A lower court judge erred in ruling that a right to distribute obscene materials flowed from the privacy right, Buchanan said.

Robert Zicari and Janet Romano, both of Northridge, Calif., and their company, Extreme Associates Inc., were charged in 2003 with distributing three videos through the mail and six images over the Internet to western Pennsylvania. They were also charged with conspiracy.

A grand jury found the company’s video and Internet images violated the U.S. Supreme Court’s test for obscenity. Pornographers must adhere to the community standards of where products are made and anywhere they might be seen, prosecutors said.

In January, U.S. District Court Judge Gary L. Lancaster threw out the 10-count indictment, ruling obscenity statutes unconstitutional in the case. Prosecutors overstepped their bounds in trying to block the material from children and from adults who didn’t want to see such material inadvertently, he ruled.

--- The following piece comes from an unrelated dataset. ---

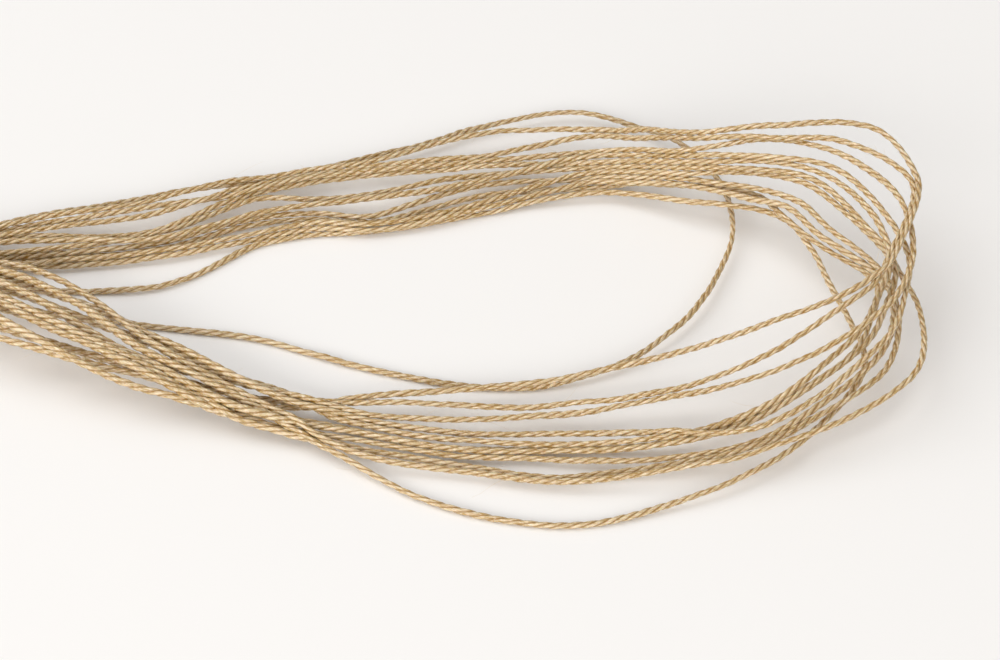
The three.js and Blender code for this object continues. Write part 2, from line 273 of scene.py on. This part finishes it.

The Justice Department appealed. Buchanan said Wednesday it was well-settled by previous U.S. Supreme Court rulings over the past several decades that a right to possess obscenity did not mean there was a right to distribute it.Click here!

“There is nothing new in this case,” she said.

In reaching his decision, Buchanan said Lancaster erred in relying in part on the Supreme Court’s June 2003 ruling that struck down Texas’ ban on gay sex, Buchanan said. The court called the ban an unconstitutional violation of privacy.

H. Louis Sirkin, attorney for the couple and their company, said Lancaster was right in his reasoning.

“In order for me to exercise my right to liberty, I have to get it,” Sirkin said.

Sirkin said the Internet has changed the notions of privacy and commerce. The agents who ordered Extreme Associates’ products did so through a members-only section of the company’s Internet site in a private setting, he said.

Such features prevent minors and unwilling viewers from seeing obscene images, he said.

Buchanan has said the case is not about banning all sexually explicit materials, just reining in obscenity.

The Bush administration has stepped up obscenity prosecutions, indicting dozens of people since 2001, far more than the Clinton administration pursued.

When she announced the indictment in August 2003, Buchanan said the lack of enforcement of obscenity laws during the mid- to late-1990s “led to a proliferation of obscenity throughout the United States.”

Sirkin said his clients are still in business.

If reinstated, the charges carry a maximum penalty of 50 years in prison and a $2.5 million fine for Zicari and Romano, and probation and a $5 million fine for the company.

The appeals court panel did not indicate when it would rule.